▶ WRITTEN INSTRUCTION
Quote the lines that run from the line containing "Keep writing the" down to the line containing "return g.cloud(along *". Include both of those lines, reproduce each exactly, and omit everything else.
─── RECORDS SUPPLIED ───
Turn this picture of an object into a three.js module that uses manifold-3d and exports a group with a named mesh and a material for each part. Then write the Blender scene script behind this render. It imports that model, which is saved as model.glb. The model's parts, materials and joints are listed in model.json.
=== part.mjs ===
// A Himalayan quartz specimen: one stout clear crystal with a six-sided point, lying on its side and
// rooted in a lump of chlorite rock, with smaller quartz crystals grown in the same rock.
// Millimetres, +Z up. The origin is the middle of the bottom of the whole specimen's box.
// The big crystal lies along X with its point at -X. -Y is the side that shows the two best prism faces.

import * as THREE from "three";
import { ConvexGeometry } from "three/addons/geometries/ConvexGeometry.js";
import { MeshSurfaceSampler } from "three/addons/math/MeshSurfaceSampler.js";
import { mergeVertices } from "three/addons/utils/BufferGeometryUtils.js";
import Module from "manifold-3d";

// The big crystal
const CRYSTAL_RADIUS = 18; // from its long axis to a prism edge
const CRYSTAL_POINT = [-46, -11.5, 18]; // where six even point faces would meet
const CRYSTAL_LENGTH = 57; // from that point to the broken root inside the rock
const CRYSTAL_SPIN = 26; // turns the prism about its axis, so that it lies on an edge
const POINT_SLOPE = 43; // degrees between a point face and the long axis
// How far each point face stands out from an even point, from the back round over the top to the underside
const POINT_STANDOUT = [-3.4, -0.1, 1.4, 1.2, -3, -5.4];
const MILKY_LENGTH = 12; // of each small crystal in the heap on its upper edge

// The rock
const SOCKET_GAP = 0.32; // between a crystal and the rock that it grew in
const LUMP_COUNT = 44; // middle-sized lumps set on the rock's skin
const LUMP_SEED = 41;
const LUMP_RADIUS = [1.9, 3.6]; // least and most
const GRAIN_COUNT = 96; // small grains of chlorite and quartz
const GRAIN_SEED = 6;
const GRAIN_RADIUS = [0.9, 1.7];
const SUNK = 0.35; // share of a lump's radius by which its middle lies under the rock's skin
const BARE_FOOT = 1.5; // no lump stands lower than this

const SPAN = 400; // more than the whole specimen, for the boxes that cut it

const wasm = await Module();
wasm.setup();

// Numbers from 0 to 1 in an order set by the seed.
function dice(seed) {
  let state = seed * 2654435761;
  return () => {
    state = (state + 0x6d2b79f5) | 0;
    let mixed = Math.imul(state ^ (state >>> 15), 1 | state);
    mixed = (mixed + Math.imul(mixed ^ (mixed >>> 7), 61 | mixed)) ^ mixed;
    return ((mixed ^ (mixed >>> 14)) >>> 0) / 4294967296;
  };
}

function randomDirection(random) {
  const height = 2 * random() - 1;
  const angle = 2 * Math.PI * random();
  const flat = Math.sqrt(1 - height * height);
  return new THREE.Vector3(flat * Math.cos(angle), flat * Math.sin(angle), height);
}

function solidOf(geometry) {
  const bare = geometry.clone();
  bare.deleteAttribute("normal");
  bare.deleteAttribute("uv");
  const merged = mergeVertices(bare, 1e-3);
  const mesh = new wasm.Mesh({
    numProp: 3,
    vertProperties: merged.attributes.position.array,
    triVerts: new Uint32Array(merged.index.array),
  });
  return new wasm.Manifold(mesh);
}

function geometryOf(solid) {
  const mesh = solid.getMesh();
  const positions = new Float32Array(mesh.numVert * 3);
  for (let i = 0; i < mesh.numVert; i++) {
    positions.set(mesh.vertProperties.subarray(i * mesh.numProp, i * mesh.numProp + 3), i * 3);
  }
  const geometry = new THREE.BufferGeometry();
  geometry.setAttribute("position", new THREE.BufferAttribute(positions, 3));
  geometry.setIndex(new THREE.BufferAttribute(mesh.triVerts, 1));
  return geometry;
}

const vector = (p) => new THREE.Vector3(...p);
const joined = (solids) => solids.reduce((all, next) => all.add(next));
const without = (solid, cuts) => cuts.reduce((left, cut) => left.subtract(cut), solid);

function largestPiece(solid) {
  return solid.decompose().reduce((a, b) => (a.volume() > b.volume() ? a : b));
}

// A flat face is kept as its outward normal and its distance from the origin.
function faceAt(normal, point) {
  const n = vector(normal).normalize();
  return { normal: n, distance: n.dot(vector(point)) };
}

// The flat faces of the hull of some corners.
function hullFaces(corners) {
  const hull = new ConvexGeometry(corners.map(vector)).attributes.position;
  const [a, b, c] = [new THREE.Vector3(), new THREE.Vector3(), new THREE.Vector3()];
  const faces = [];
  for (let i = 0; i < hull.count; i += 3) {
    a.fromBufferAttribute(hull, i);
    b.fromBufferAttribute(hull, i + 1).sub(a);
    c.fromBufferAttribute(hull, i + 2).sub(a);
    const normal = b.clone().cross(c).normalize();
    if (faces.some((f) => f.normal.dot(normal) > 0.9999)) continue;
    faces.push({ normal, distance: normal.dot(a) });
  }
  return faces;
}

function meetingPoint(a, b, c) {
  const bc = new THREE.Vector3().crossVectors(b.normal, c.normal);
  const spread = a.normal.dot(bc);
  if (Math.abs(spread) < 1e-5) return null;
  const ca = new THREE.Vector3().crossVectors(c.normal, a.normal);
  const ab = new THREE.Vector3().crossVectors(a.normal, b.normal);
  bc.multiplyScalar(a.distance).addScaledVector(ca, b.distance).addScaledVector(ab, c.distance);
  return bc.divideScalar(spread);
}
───
─── RECORDS SUPPLIED ───
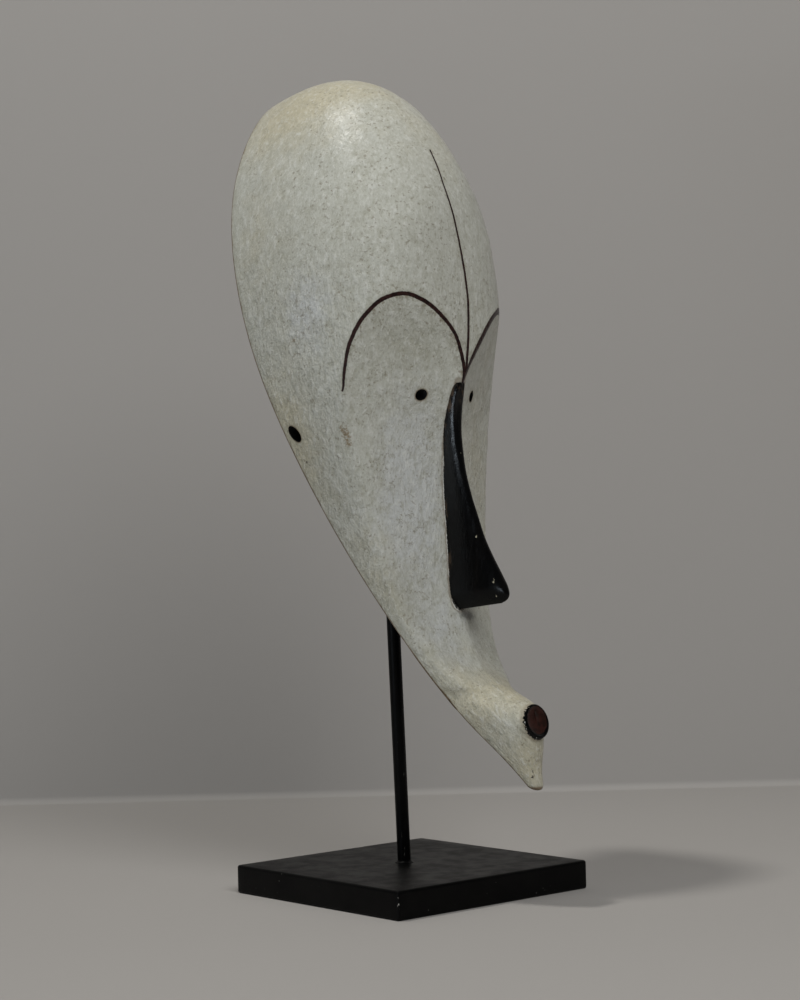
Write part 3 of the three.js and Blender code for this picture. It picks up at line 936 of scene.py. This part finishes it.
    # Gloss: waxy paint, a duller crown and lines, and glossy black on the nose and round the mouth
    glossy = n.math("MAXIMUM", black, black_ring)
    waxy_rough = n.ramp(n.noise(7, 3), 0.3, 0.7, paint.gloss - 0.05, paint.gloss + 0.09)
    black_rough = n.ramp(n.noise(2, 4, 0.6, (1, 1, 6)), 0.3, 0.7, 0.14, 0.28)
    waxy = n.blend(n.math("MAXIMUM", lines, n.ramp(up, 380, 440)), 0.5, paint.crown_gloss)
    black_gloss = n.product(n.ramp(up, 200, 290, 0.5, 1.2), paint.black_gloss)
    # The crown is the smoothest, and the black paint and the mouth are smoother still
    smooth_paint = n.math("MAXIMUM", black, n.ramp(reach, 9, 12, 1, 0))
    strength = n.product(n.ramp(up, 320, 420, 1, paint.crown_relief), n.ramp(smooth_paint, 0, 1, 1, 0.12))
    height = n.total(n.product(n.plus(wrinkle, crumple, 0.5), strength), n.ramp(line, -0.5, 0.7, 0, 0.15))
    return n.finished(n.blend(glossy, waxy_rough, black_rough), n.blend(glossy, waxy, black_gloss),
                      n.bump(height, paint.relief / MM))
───
─── RECORDS SUPPLIED ───
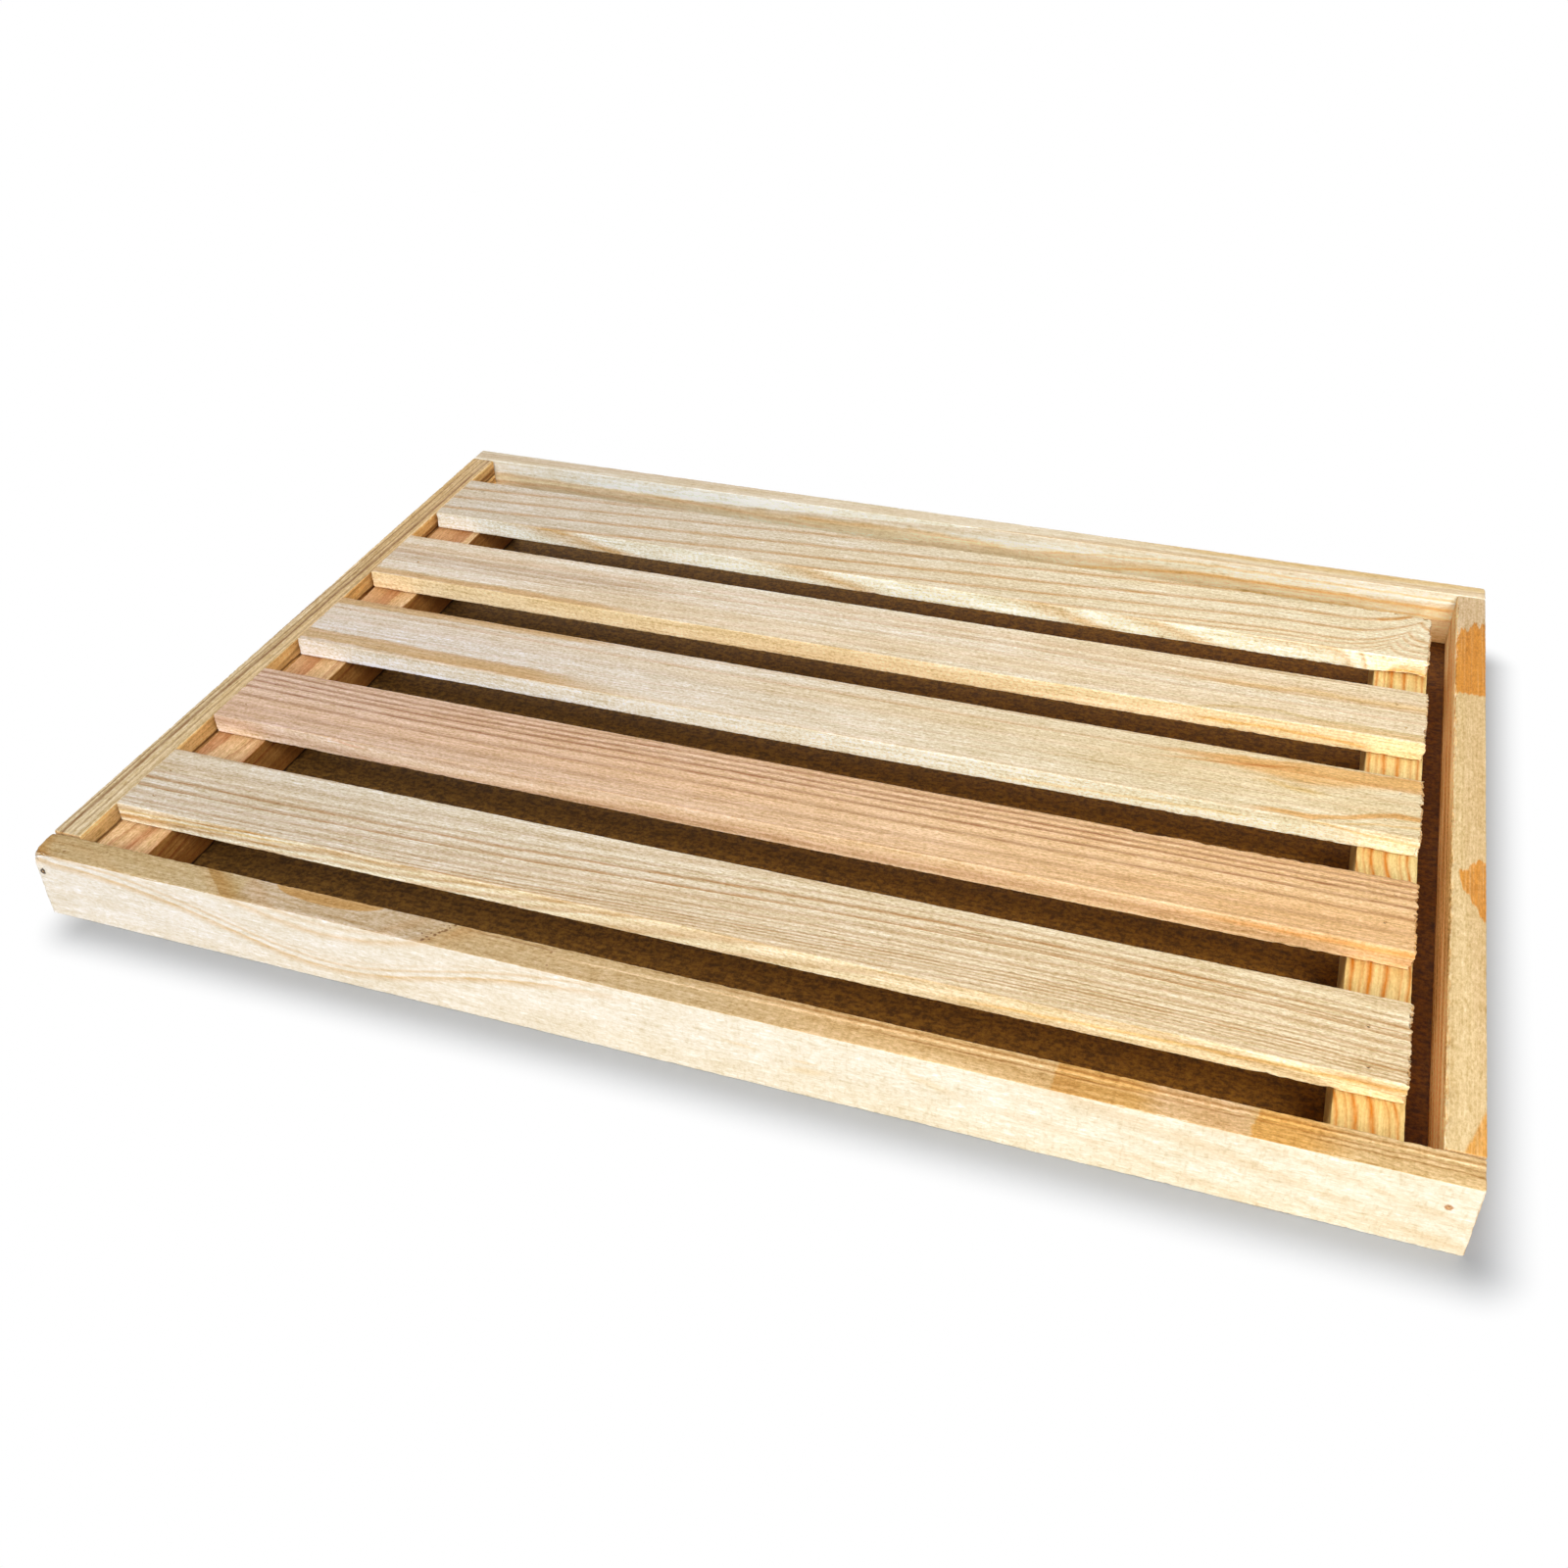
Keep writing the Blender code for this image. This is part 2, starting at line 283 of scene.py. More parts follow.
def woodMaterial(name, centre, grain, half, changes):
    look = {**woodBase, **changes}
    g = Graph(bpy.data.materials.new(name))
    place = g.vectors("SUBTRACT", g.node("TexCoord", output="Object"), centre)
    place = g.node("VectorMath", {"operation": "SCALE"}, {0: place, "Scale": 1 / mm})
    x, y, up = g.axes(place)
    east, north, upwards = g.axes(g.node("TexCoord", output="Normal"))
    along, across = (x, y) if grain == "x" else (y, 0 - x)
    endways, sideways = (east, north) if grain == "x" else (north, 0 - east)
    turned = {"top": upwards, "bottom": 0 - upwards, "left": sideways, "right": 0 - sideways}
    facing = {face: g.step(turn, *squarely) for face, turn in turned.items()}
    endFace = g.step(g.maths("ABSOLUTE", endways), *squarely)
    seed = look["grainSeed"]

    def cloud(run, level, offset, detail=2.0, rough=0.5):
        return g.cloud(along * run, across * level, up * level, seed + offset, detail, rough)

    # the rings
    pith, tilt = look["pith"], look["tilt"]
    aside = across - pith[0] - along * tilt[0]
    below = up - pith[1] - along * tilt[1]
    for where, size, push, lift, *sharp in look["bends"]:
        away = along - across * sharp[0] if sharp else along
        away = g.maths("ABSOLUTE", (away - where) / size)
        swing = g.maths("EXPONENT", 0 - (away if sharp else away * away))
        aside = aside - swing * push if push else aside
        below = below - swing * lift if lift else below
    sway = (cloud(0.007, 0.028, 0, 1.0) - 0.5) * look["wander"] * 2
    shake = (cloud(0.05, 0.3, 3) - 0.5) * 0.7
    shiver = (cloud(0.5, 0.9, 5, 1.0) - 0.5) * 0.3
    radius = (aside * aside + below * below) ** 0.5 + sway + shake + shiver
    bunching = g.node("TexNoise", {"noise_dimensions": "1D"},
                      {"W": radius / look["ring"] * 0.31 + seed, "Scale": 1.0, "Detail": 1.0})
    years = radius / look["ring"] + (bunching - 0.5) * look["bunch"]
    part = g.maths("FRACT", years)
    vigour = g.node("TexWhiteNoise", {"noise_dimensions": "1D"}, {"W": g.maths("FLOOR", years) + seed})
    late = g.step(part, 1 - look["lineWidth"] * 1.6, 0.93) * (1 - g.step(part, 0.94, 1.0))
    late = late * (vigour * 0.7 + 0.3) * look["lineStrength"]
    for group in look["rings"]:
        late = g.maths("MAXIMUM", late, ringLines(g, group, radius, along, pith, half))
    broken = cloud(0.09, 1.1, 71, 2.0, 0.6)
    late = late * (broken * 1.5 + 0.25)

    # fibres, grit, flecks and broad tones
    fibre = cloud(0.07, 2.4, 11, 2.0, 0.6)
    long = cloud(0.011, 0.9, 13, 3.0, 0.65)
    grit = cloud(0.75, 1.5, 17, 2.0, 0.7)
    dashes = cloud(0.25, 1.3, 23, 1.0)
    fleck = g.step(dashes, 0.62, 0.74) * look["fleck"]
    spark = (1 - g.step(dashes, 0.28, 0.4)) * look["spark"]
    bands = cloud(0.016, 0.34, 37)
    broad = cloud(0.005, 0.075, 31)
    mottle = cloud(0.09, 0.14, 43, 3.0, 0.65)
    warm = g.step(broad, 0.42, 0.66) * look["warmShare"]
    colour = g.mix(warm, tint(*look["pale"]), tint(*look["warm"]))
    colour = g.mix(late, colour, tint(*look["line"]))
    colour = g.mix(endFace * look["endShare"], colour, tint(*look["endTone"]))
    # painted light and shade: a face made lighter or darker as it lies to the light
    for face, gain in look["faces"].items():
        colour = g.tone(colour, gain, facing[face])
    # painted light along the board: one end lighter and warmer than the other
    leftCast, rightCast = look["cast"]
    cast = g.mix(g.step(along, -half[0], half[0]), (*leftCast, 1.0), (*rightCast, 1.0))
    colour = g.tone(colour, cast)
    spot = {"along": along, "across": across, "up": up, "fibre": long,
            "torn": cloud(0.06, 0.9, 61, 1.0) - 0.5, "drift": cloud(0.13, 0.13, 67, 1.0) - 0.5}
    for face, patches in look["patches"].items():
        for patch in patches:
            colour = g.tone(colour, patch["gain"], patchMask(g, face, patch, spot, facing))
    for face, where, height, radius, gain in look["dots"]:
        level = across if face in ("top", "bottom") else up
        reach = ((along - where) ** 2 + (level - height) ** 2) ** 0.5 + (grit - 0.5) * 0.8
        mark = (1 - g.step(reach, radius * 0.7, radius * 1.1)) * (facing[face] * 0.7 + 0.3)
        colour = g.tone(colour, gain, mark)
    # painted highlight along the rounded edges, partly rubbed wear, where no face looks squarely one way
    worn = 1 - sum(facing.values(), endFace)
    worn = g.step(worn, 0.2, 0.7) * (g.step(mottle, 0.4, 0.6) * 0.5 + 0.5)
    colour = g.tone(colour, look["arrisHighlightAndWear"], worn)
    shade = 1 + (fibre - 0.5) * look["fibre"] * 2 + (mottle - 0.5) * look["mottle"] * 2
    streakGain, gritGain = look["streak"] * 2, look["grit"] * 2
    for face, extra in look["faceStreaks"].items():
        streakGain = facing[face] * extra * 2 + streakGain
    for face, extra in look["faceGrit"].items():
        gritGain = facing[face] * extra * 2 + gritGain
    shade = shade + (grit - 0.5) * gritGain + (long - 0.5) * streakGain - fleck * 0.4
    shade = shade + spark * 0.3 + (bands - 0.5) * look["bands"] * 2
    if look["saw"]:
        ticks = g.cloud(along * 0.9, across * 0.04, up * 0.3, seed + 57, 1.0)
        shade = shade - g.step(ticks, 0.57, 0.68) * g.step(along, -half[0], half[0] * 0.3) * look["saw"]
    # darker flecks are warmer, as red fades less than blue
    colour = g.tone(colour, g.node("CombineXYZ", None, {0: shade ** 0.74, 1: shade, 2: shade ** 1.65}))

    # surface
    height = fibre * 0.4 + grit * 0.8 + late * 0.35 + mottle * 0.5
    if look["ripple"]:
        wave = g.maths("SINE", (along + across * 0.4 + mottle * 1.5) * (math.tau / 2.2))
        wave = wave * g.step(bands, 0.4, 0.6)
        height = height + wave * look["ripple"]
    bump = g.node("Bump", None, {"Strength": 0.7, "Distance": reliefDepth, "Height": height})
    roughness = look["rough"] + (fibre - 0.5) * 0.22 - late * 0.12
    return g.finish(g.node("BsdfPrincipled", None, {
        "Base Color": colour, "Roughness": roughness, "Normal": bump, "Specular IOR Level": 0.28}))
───
▶ COMPLETE RESPONSE
Keep writing the Blender code for this image. This is part 2, starting at line 283 of scene.py. More parts follow.
def woodMaterial(name, centre, grain, half, changes):
    look = {**woodBase, **changes}
    g = Graph(bpy.data.materials.new(name))
    place = g.vectors("SUBTRACT", g.node("TexCoord", output="Object"), centre)
    place = g.node("VectorMath", {"operation": "SCALE"}, {0: place, "Scale": 1 / mm})
    x, y, up = g.axes(place)
    east, north, upwards = g.axes(g.node("TexCoord", output="Normal"))
    along, across = (x, y) if grain == "x" else (y, 0 - x)
    endways, sideways = (east, north) if grain == "x" else (north, 0 - east)
    turned = {"top": upwards, "bottom": 0 - upwards, "left": sideways, "right": 0 - sideways}
    facing = {face: g.step(turn, *squarely) for face, turn in turned.items()}
    endFace = g.step(g.maths("ABSOLUTE", endways), *squarely)
    seed = look["grainSeed"]

    def cloud(run, level, offset, detail=2.0, rough=0.5):
        return g.cloud(along * run, across * level, up * level, seed + offset, detail, rough)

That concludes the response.